The Kansas Department of Health and Environment confirmed four measles cases in Sedgwick County on Saturday.

One case was linked to a recent outbreak in the Kansas City-area. A female with the virus is employed at Sal's Japanese Steakhouse in Wichita. Two other adults, also employees at Sal's, became infected according to the department of health. A three-month-old, too young to be vaccinated, also contracted measles. The KDHE said the only known exposure was the restaurant.

Eyewitness News spoke with owner Sandra Salvador on the phone and she said the health department told her she didn't have to shut down the restaurant because her employees all got their vaccinations.

FactFinder 12 looked into the state's requirements regarding vaccinations to work, and it turns out there are none. According to Sara Belfry from KDHE, there are no state requirements that say Kansans have to be up to date on immunizations to work. Belfry said some companies can have their own requirements and cities can have municipal ordinances. But the state does not require any of that.

Infectious Disease Doctor Thomas Moore said if the virus is present on a surface or in the air, the area has to be quarantined for up to two hours. At that point, it is no longer a danger.

Due to the risk of transmission, health officials are asking anyone who ate at Sal's Japanese Steakhouse located at 6829 East Kellogg Dr. in Wichita, on the following dates: June 20, 23, 25, 29, July 3, 5, 7 and developed an illness with fever and rash to contact their health care provider. The Kansas Department of Health says it is important to call your provider before going to the doctor to prevent spreading the illness.

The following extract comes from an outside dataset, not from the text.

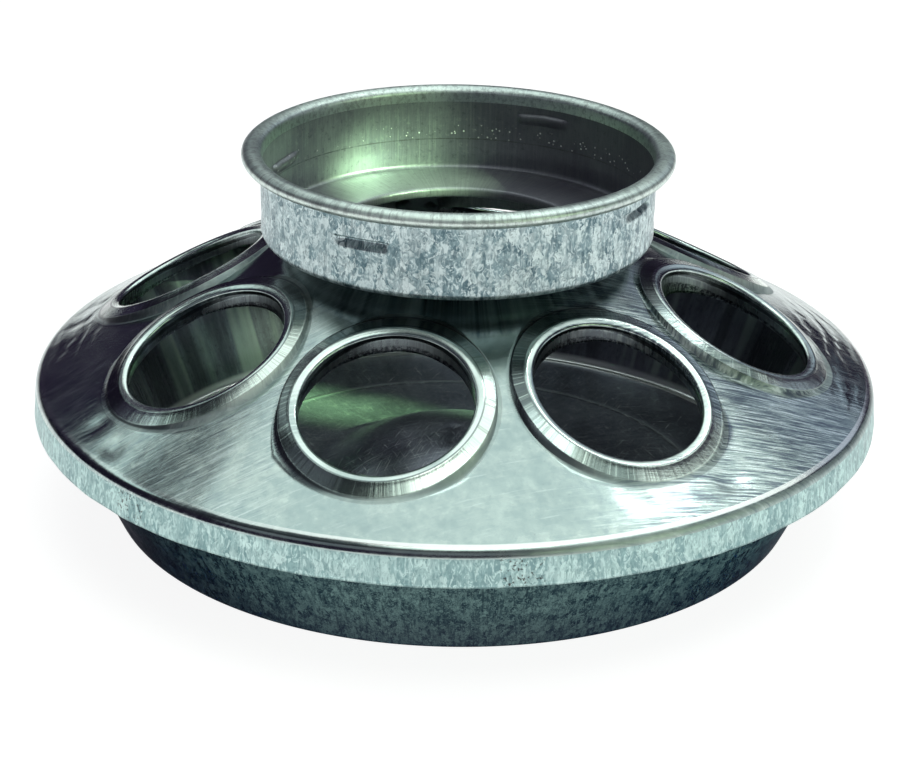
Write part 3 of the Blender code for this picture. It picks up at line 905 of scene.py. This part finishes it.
def skirt_finish():
    """The skirt, with a few specks of rust."""
    tones = ((0.19, 0.31, 0.32), (0.34, 0.51, 0.505), (0.68, 0.88, 0.85))
    f, tone, rough, normal = patina("skirt_zinc", tones, (1.3, 0.28), 0.42, 0.35)
    specks = f.ease(f.noise(f.place, 1.5, 3.0, 0.7), 0.57, 0.63, 0.0, 0.85)
    for azimuth in RUST_AZIMUTHS:
        # Fades out between two and three degrees from the azimuth
        patch = f.ease(f.facing(azimuth), 0.9985, 0.9994)
        tone = f.mix(f.both(patch, specks), tone, (0.035, 0.022, 0.022))
    return f.close(tone, rough, normal)


def collar_outer_finish():
    """The collar's outside, with the largest and palest crystals."""
    tones = ((0.085, 0.145, 0.17), (0.31, 0.425, 0.45), (0.82, 0.94, 0.94))
    f, tone, rough, normal = patina("collar_zinc", tones, (0.56, 0.36), 0.40, 0.5)
    return f.close(tone, rough, normal)


def pan_outer_finish():
    """The pan's outside: dark, darker towards its foot, with painted shade on one side."""
    tones = ((0.016, 0.028, 0.038), (0.050, 0.088, 0.096), (0.17, 0.27, 0.26))
    f, tone, rough, normal = patina("pan_zinc", tones, (1.9, 0.8), 0.44, 0.6)
    f.feed(f.shader.inputs["Specular Tint"], (0.22, 0.22, 0.27))
    tone = f.mix(f.ease(f.height, 13.0, 0.0, 0.0, 0.55), tone, (0.030, 0.034, 0.050))
    # Painted shade on the side of the pan turned from the lights
    side_shade = f.ease(f.facing(PAN_SHADED_AZIMUTH), 0.35, 0.95, 0.0, 0.75)
    tone = f.mix(side_shade, tone, (0.010, 0.009, 0.016))
    return f.close(tone, rough, normal)


def inner_zinc(name, dark, light, roughness):
    """Smooth drawn inner face: rubbed zinc with upright draw marks, mottle and specks."""
    f = Finish(name)
    draws = f.noise(f.round_about(46.0, 0.02, 0.03), 1.0, 4.0, 0.65)
    fine_draws = f.noise(f.round_about(90.0, 0.05, 0.35), 1.0, 4.0, 0.7)
    cloud = f.noise(f.place, 0.06, 2.0, 0.5)
    mottle = f.noise(f.place, 0.9, 4.0, 0.7)
    speck = f.noise(f.place, 2.8, 3.0, 0.7)
    tone = f.mix(f.ease(cloud, 0.2, 0.8), dark, light)
    tone = f.mix(f.ease(draws, 0.40, 0.75, 0.0, 0.5), tone, light)
    tone = f.mix(f.ease(fine_draws, 0.35, 0.75, 0.0, 0.5), tone, dark)
    tone = f.mix(f.ease(mottle, 0.45, 0.30, 0.0, 0.5), tone, tuple(c * 0.6 for c in dark))
    tone = f.mix(f.ease(mottle, 0.55, 0.70, 0.0, 0.4), tone, light)
    tone = f.mix(f.ease(speck, 0.66, 0.72, 0.0, 0.75), tone, tuple(c * 0.25 for c in dark))
    rough = f.ease(cloud, 0.3, 0.7, roughness - 0.03, roughness + 0.05)
    normal = f.bump(draws, 0.06)
    normal = f.bump(fine_draws, 0.014, normal)
    normal = f.bump(mottle, 0.012, normal)
    return f, tone, rough, normal


def pan_inner_finish():
    """The pan's inside: streaked wall with painted reflections in upright bars, a painted highlight on the
    bend at its foot, a painted highlight along the floor's crease, scratches on the floor.
    """
    f, tone, rough, normal = inner_zinc("pan_inside", (0.10, 0.105, 0.145), (0.34, 0.38, 0.42), 0.22)
    f.shader.inputs["Metallic"].default_value = 0.7
    # Painted reflections: light and dark upright bars on the wall
    reflection_bars = f.noise(f.round_about(11.0, 0.0, 0.01), 1.0, 2.0, 0.6)
    on_wall = f.ease(f.radius, 64.8, 66.0)
    tone = f.mix(f.both(on_wall, f.ease(reflection_bars, 0.50, 0.40, 0.0, 0.6)), tone, (0.06, 0.065, 0.08))
    tone = f.mix(f.both(on_wall, f.ease(reflection_bars, 0.54, 0.66, 0.0, 0.6)), tone, (0.58, 0.70, 0.62))
    on_floor = f.ease(f.radius, 62.0, 58.0)
    for angle in SCRATCH_ANGLES:
        lines = f.noise(f.stretched(f.place, 0.16, 3.2, 0.0, math.radians(angle)), 1.0, 3.0, 0.6)
        scratch = f.both(on_floor, f.ease(lines, 0.60, 0.68, 0.0, 0.55))
        tone = f.mix(scratch, tone, (0.78, 0.84, 0.84))
        normal = f.bump(lines, 0.012, normal)
    # Painted highlight on the bend at the wall's foot
    bend = f.band(f.radius, 64.5, 0.65, 0.45)
    tone = f.mix(f.both(bend, 0.85), tone, (0.92, 0.96, 0.95))
    # Painted highlight along the floor's crease
    crease = f.band(f.radius, TROUGH_INNER_RADIUS / MM, 0.15, 0.3)
    tone = f.mix(f.both(crease, 0.5), tone, (0.66, 0.74, 0.72))
    normal = f.bump(f.band(f.radius, TROUGH_INNER_RADIUS / MM, 0.0, 1.2), 0.12, normal)
    return f.close(tone, rough, normal)


def cover_inner_finish():
    """The cover's underside: plain dark zinc."""
    f, tone, rough, normal = inner_zinc("cover_inside", (0.12, 0.14, 0.15), (0.28, 0.32, 0.32), 0.42)
    return f.close(tone, rough, normal)


def collar_inner_finish():
    """The collar's inside: painted shade on one side and along a faint crease low on its wall, bright
    specks above it.
    """
    f, tone, rough, normal = inner_zinc("collar_inside", (0.22, 0.225, 0.27), (0.52, 0.57, 0.56), 0.42)
    pressed = f.both(f.ease(f.radius, 35.9, 35.2), f.ease(f.height, 56.0, 57.5))
    tone = f.mix(f.both(pressed, 0.45), tone, (0.22, 0.24, 0.24))
    # Painted shade on the side of the collar's inside turned from the lights
    side_shade = f.ease(f.facing(COLLAR_SHADED_AZIMUTH), 0.10, 0.85, 0.0, 0.70)
    tone = f.mix(side_shade, tone, (0.085, 0.075, 0.11))
    lines = f.noise(f.place, 0.6, 3.0, 0.6)
    # Painted shade in a dark line along the crease
    crease = f.band(f.height, COLLAR_CREASE_HEIGHT / MM, 0.04, 0.16)
    crease = f.both(crease, f.ease(lines, 0.35, 0.6, 0.25, 0.75))
    tone = f.mix(crease, tone, (0.10, 0.10, 0.11))
    dots = f.add("ShaderNodeTexVoronoi", f.place, None, 1.1)
    picked = f.add("ShaderNodeSeparateColor", dots.outputs["Color"]).outputs[1]
    dot = f.both(f.ease(dots.outputs["Distance"], 0.24, 0.14), f.ease(picked, 0.30, 0.36))
    dot = f.both(dot, f.band(f.height, 60.2, 1.0, 0.6))
    tone = f.mix(dot, tone, (1.0, 1.0, 1.0))
    f.feed(f.shader.inputs["Metallic"], f.maths("MULTIPLY_ADD", dot, -0.65, 0.65))
    normal = f.bump(dot, 0.16, normal)
    return f.close(tone, rough, normal)


def bead_finish():
    """The rolled bead: duller than the wall, with dark rubs."""
    f, tone, rough, normal = inner_zinc("bead_zinc", (0.56, 0.64, 0.63), (0.88, 1.0, 0.93), 0.40)
    rubs = f.noise(f.round_about(40.0, 0.8, 0.8), 1.0, 4.0, 0.7)
    tone = f.mix(f.ease(rubs, 0.52, 0.40, 0.0, 0.36), tone, (0.16, 0.19, 0.20))
    normal = f.bump(rubs, 0.03, normal)
    return f.close(tone, rough, normal)


# ---------------------------------------------------------------- stage

def make_floor():
    """A plain pale floor, wide enough to fill the view."""
    mesh = bpy.data.meshes.new("floor")
    reach = 6.0
    corners = [(-reach, -reach, 0.0), (reach, -reach, 0.0), (reach, reach, 0.0), (-reach, reach, 0.0)]
    mesh.from_pydata(corners, [], [(0, 1, 2, 3)])
    floor = bpy.data.objects.new("floor", mesh)
    bpy.context.scene.collection.objects.link(floor)
    floor.location.z = -0.02 * MM
    material = bpy.data.materials.new("floor_paper")
    material.use_nodes = True
    shader = material.node_tree.nodes["Principled BSDF"]
    shader.inputs["Base Color"].default_value = (0.36, 0.36, 0.36, 1.0)
    shader.inputs["Roughness"].default_value = 0.9
    shader.inputs["Specular IOR Level"].default_value = 0.0
    shader.inputs["Emission Color"].default_value = (1.0, 1.0, 1.0, 1.0)
    shader.inputs["Emission Strength"].default_value = 0.90
    mesh.materials.append(material)


def hang_light(light, target, azimuth, elevation, distance):
    """Hangs a light at a distance from a point, facing it. The angles are in degrees."""
    way = toward(math.radians(azimuth), math.radians(elevation))
    lamp = bpy.data.objects.new(light.name, light)
    lamp.location = Vector(target) + way * distance
    lamp.rotation_mode = "QUATERNION"
    lamp.rotation_quaternion = way.to_track_quat("Z", "Y")
    bpy.context.scene.collection.objects.link(lamp)


def make_light(name, azimuth, elevation, distance, size, glow, colour):
    """A soft oblong light on a sphere round the feeder, facing it."""
    light = bpy.data.lights.new(name, "AREA")
    light.shape = "RECTANGLE"
    light.size, light.size_y = size
    light.energy = glow * math.pi * size[0] * size[1]
    light.color = colour
    hang_light(light, (0.0, 0.0, 0.0), azimuth, elevation, distance)


def make_beam(name, target, elevation, width, power, colour):
    """A narrow beam from the right, with a soft edge, onto a point."""
    beam = bpy.data.lights.new(name, "SPOT")
    beam.energy = power
    beam.color = colour
    beam.spot_size = math.radians(width)
    beam.spot_blend = 1.0
    beam.shadow_soft_size = 4.0 * MM
    hang_light(beam, target, BEAM_AZIMUTH, elevation, BEAM_DISTANCE)


def make_world():
    """A dim surround, a little lighter overhead."""
    world = bpy.data.worlds.new("studio")
    world.use_nodes = True
    tree = world.node_tree
    background = tree.nodes["Background"]
    position = tree.nodes.new("ShaderNodeTexCoord")
    split = tree.nodes.new("ShaderNodeSeparateXYZ")
    ramp = tree.nodes.new("ShaderNodeValToRGB")
    tree.links.new(position.outputs["Generated"], split.inputs[0])
    tree.links.new(split.outputs["Z"], ramp.inputs["Fac"])
    tree.links.new(ramp.outputs["Color"], background.inputs["Color"])
    low, high = ramp.color_ramp.elements
    low.color = (0.018, 0.012, 0.030, 1.0)
    high.position = 0.9
    high.color = (0.080, 0.090, 0.100, 1.0)
    middle = ramp.color_ramp.elements.new(0.45)
    middle.color = (0.030, 0.022, 0.045, 1.0)
    bpy.context.scene.world = world


def make_camera():
    """The view: from the front, a little to the right and above."""
    right = Vector((math.cos(CAMERA_AZIMUTH), math.sin(CAMERA_AZIMUTH), 0.0))
    back = toward(CAMERA_AZIMUTH, CAMERA_ELEVATION)
    up = back.cross(right)
    aim = right * CAMERA_AIM_SIDE + Vector((0.0, 0.0, CAMERA_AIM_HEIGHT))
    rolled_right = right * math.cos(CAMERA_ROLL) + up * math.sin(CAMERA_ROLL)
    rolled_up = up * math.cos(CAMERA_ROLL) - right * math.sin(CAMERA_ROLL)
    camera = bpy.data.cameras.new("view")
    camera.lens = CAMERA_LENS
    camera.sensor_width = 36.0
    camera.clip_start = 0.01
    holder = bpy.data.objects.new("view", camera)
    axes = Matrix((rolled_right, rolled_up, back)).transposed().to_4x4()
    holder.matrix_world = Matrix.Translation(aim + back * CAMERA_DISTANCE) @ axes
    bpy.context.scene.collection.objects.link(holder)
    bpy.context.scene.camera = holder


# Lights: name, azimuth, elevation, distance, size, glow and colour
LIGHTS = (
    ("overhead", 170.0, 70.0, 1.17, (1.70, 1.25), 1.12, (0.90, 1.0, 0.96)),
    ("front_top", 20.0, 71.5, 1.15, (0.55, 0.38), 2.0, (0.92, 1.0, 0.93)),
    ("window_pane", 140.5, 60.5, 1.0, (0.07, 0.13), 11.0, (0.97, 1.0, 0.97)),
    ("green_panel", 64.0, 23.5, 1.1, (0.80, 0.26), 2.2, (0.78, 1.0, 0.62)),
    ("right_panel", 100.0, 12.0, 1.2, (0.8, 0.5), 0.45, (0.86, 0.94, 1.0)),
    ("right_back_card", 152.0, 28.0, 1.2, (0.55, 0.38), 0.50, (0.75, 0.88, 1.0)),
    ("left_card", -104.0, 40.5, 1.1, (0.54, 0.15), 1.3, (0.86, 1.0, 0.95)),
    ("front_card", -8.0, 38.0, 1.2, (1.70, 0.42), 0.34, (0.90, 0.97, 1.0)),
)


def make_stage():
    """The floor, the surround, the soft lights, and a beam into the pan and one into the collar."""
    make_floor()
    make_world()
    for light in LIGHTS:
        make_light(*light)
    right_hole = (HOLE_PLAN_RADIUS, 0.0, cone_height(HOLE_PLAN_RADIUS))
    make_beam("pan_beam", right_hole, 24.0, 1.05, 620.0, (0.50, 1.0, 0.44))
    make_beam("collar_beam", COLLAR_GLOW_PLACE, 27.0, 1.45, 115.0, (0.66, 1.0, 0.56))


bpy.context.scene.view_settings.view_transform = "Standard"
make_camera()
make_stage()
make_pan()
make_cover()
make_collar()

Infectious Disease Doctor Thomas Moore said KDHE is right.

"If you think you have measles, it's best to contact your health care provider and discuss what needs to be done," Doctor Moore said. "You don't want to necessarily show up to the doctor and sit in the waiting room and cause infection to other people."

Measles is spread through the air by breathing, coughing or sneezing. Symptoms usually include:

  • Fever
  • Blotchy rash
  • Cough
  • Runny nose
  • Red, watery eyes
  • Feeling run down, achy
  • Tiny white spots with bluish-centers found inside the mouth

Doctor Moore said the incubation period is three weeks meaning symptoms could take that long to show up. He said people are infectious as early as four days before symptoms.

"The problem is there's a period of time before somebody develops symptoms during which time they can continue to transmit the virus," Moore said. "That's really the most dangerous period."

Doctor Moore said it's a dangerous disease and if you have not been immunized, you're in danger.

"If you are not immune to it, it'll come get you. It's one of the most highly infectious viruses that we know of," Doctor Moore said.

Those who are at the highest risk are children younger than 5-years-old and adults over 20-years-old, pregnant women, and people with weak immune systems.

Now that the virus is in Wichita, Doctor Moore said doctors have to be aware.

"If the virus is introduced into a community, it's a matter of quarantining and keeping people isolated who have the virus and who have been in contact with those who have the virus," Doctor Moore said. "What happens with measles now that it's in Wichita is going to be completely dependent on the ability to identify individuals who have come in contact with the virus and being able to quarantine them. If that is unsuccessful, then the virus will continue to propagate through the community."